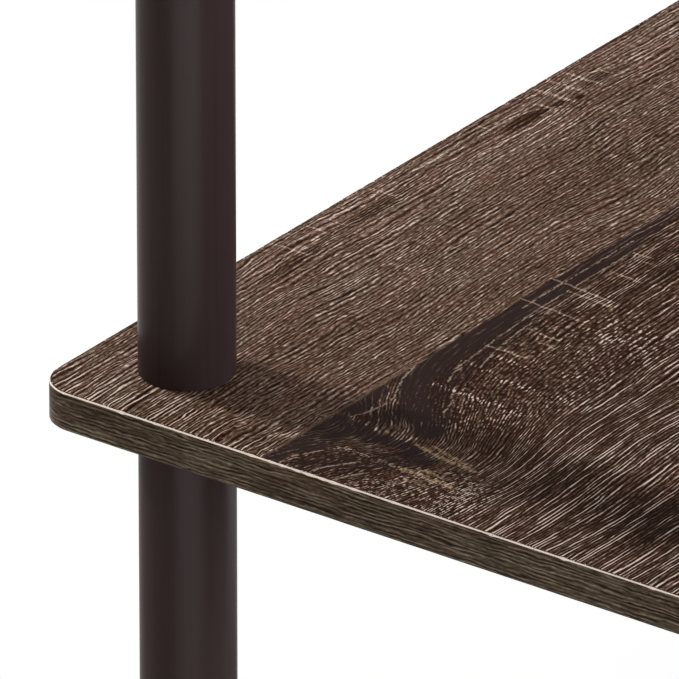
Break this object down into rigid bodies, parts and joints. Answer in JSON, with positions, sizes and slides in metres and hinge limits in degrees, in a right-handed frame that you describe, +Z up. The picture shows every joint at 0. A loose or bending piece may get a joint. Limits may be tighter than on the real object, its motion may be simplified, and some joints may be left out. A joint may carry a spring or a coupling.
{
  "type": "shelving unit",
  "caption": "Open shelving unit of round-cornered wood-look boards on dark round plastic tube posts that screw together through the boards.",
  "frame": {"origin": "on the floor, under the middle of the unit", "axes": "+X along the boards' long side to the right, +Y from the front to the back, +Z up"},
  "size_m": [0.6, 0.295, 0.7505],
  "materials": {
    "wood_foil": "satin printed foil, dark walnut grain along the boards with paler saw marks across it",
    "edge_band": "satin olive-brown strip with fine grain along its length and paler trimmed edges",
    "tube_plastic": "smooth satin, very dark brown",
    "connector_plastic": "moulded, satin, near black",
    "moulded_plastic": "moulded, fine spark texture, very dark brown"
  },
  "bodies": {
    "root": {"shelf_1_board": "wood_foil", "shelf_1_edge_band": "edge_band", "shelf_2_board": "wood_foil", "shelf_2_edge_band": "edge_band", "shelf_3_board": "wood_foil", "shelf_3_edge_band": "edge_band", "tube_1_front_left": "tube_plastic", "tube_1_front_right": "tube_plastic", "tube_1_back_left": "tube_plastic", "tube_1_back_right": "tube_plastic", "stud_plugs_1": "connector_plastic", "socket_plugs_1": "connector_plastic", "tube_2_front_left": "tube_plastic", "tube_2_front_right": "tube_plastic", "tube_2_back_left": "tube_plastic", "tube_2_back_right": "tube_plastic", "stud_plugs_2": "connector_plastic", "socket_plugs_2": "connector_plastic", "feet": "moulded_plastic", "caps": "moulded_plastic"}
  },
  "joints": []
}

◆ **Exercise**
Restate the data above exactly, keeping each word as it stands.

◆ **Response to the task**
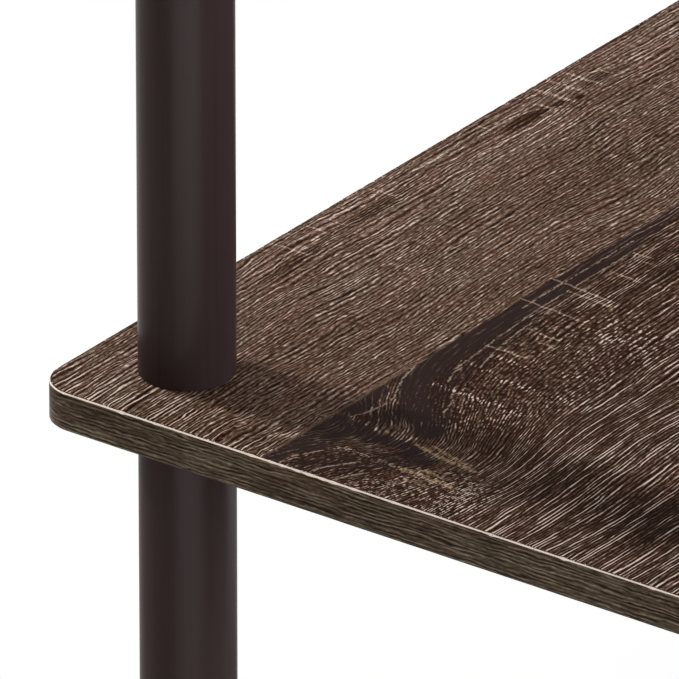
Break this object down into rigid bodies, parts and joints. Answer in JSON, with positions, sizes and slides in metres and hinge limits in degrees, in a right-handed frame that you describe, +Z up. The picture shows every joint at 0. A loose or bending piece may get a joint. Limits may be tighter than on the real object, its motion may be simplified, and some joints may be left out. A joint may carry a spring or a coupling.
{
  "type": "shelving unit",
  "caption": "Open shelving unit of round-cornered wood-look boards on dark round plastic tube posts that screw together through the boards.",
  "frame": {"origin": "on the floor, under the middle of the unit", "axes": "+X along the boards' long side to the right, +Y from the front to the back, +Z up"},
  "size_m": [0.6, 0.295, 0.7505],
  "materials": {
    "wood_foil": "satin printed foil, dark walnut grain along the boards with paler saw marks across it",
    "edge_band": "satin olive-brown strip with fine grain along its length and paler trimmed edges",
    "tube_plastic": "smooth satin, very dark brown",
    "connector_plastic": "moulded, satin, near black",
    "moulded_plastic": "moulded, fine spark texture, very dark brown"
  },
  "bodies": {
    "root": {"shelf_1_board": "wood_foil", "shelf_1_edge_band": "edge_band", "shelf_2_board": "wood_foil", "shelf_2_edge_band": "edge_band", "shelf_3_board": "wood_foil", "shelf_3_edge_band": "edge_band", "tube_1_front_left": "tube_plastic", "tube_1_front_right": "tube_plastic", "tube_1_back_left": "tube_plastic", "tube_1_back_right": "tube_plastic", "stud_plugs_1": "connector_plastic", "socket_plugs_1": "connector_plastic", "tube_2_front_left": "tube_plastic", "tube_2_front_right": "tube_plastic", "tube_2_back_left": "tube_plastic", "tube_2_back_right": "tube_plastic", "stud_plugs_2": "connector_plastic", "socket_plugs_2": "connector_plastic", "feet": "moulded_plastic", "caps": "moulded_plastic"}
  },
  "joints": []
}